Over the past decade the concept of cryptocurrency has moved from a fringe interest right into the heart of the financial world. Increasingly, major brokers are offering their clients the option of trading in Bitcoin, Ethereum, Litecoin, Zcash, Ripple, Monero and more – yet many traders remain uncertain what it’s all about. Is it safe to trade in these currencies? Can one really make good profits doing it or is it all hype? What are the risks and how do they balance out against the potential benefits?
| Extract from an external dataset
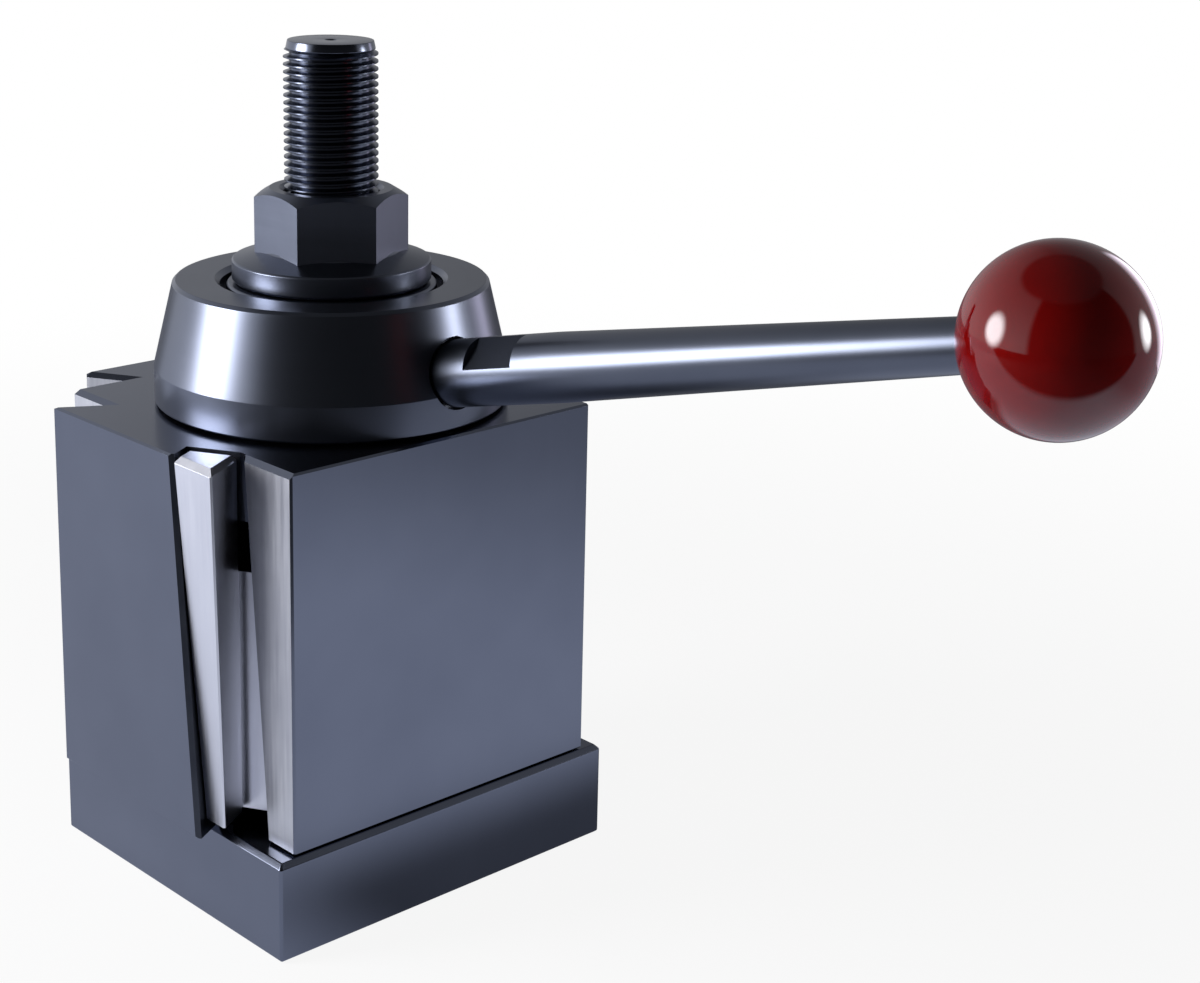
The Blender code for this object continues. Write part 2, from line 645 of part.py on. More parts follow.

What are cryptocurrencies?

At its most basic, a cryptocurrency is just like any other currency except for two things: it doesn’t have any physical representation (like a traditional metal coin or paper note) and it isn’t underwritten by a central bank. Instead of being based on a scarce material asset (e.g. the gold standard) its value is based on a scarce mathematical asset (which actually has more long-term value because it can’t be distorted by the sudden discovery of a new seam or access to an asteroid). Different cryptocurrencies use different formulae to do this. In order to ensure that the same token – or virtual ‘coins’ – are not used more than once, a record of each transaction is stored across every server in the cryptocurrency network. This is what is known as the blockchain.

Ease of trading

Because they’re not linked to a particular country or stock exchange, cryptocurrencies can be traded at any time. They’re easy to convert with a lot less lag because the exchange doesn’t need to be referred back to a bank. In fast-trading environments, this can give traders the edge. It also benefits from low transaction costs and there’s no need to worry about inflation or deflation caused by government actions.

Constantly changing rates

Cryptocurrencies are, to put it mildly, volatile. Not every trader likes this – it does, after all, make it possible to lose a lot of money – but it opens up the potential for very big profits and this gets others understandably excited. The key thing to keep in mind here is that despite the rapid growth in value of cryptocurrencies over certain periods, they won’t go up in value forever and rapidly growing bubbles can burst very fast. To profit from trading in cryptocurrencies you’ll need to identify movements over time and watch the markets closely as you would with any other asset type.

Trade from anywhere

Because they’re decentralised, cryptocurrencies can be traded from anywhere, which keeps things simple if you’re travelling and keeps people in less developed countries from being shut out. This changes the way the market behaves so that during periods when other assets are moving slowly or experiencing a downturn it can offer traders an alternative.

Environmental concerns

It may seem as if something that’s entirely virtual can have no negative effects on the real world but sadly that’s not true. As with gold, the easy crypto formulae to extract have been accessed already; what remains requires more and more effort to reach, and in this case that means computing power, which means electricity. Cryptocurrency trading does add to your carbon footprint so if this concerns you then you may want to avoid it or make additional investments in assets that can balance it out.

Security issues

Because cryptocurrencies have been designed from the outset to be as secure as possible, many traders consider them to be one of the safest options out there. On the flip side, everything that depends on software can theoretically be hacked, and although this has yet to happen on a major scale, experts fear that it’s only a matter of time. If it does happen, it could be very difficult for people whose cryptocurrency funds are stolen to prove it and access any form of compensation.

Trading considerations

When you’re trading cryptos there are two big things you need to take into account. The first is that although they’re very secure in themselves, because of the blockchain, that doesn’t necessarily apply to their derivatives so if you want to explore these secondary assets it’s vital to go through a trustworthy broker. The second is that, as an asset, they’re young. We can trace fluctuations in the stock market back over a century. We can track gold prices over several. Without that history, models cannot have the same predictive power. This means that trading in cryptocurrencies is inevitably less predictable – but smart traders might be able to take advantage of that.

A question of confidence

Ultimately, the fate of all currencies depends on the confidence that people have in them. If you’re concerned about the long-term future of cryptos, all you need to do is watch the way that other people are reacting to them – which, as a trader, is what you should be doing anyway.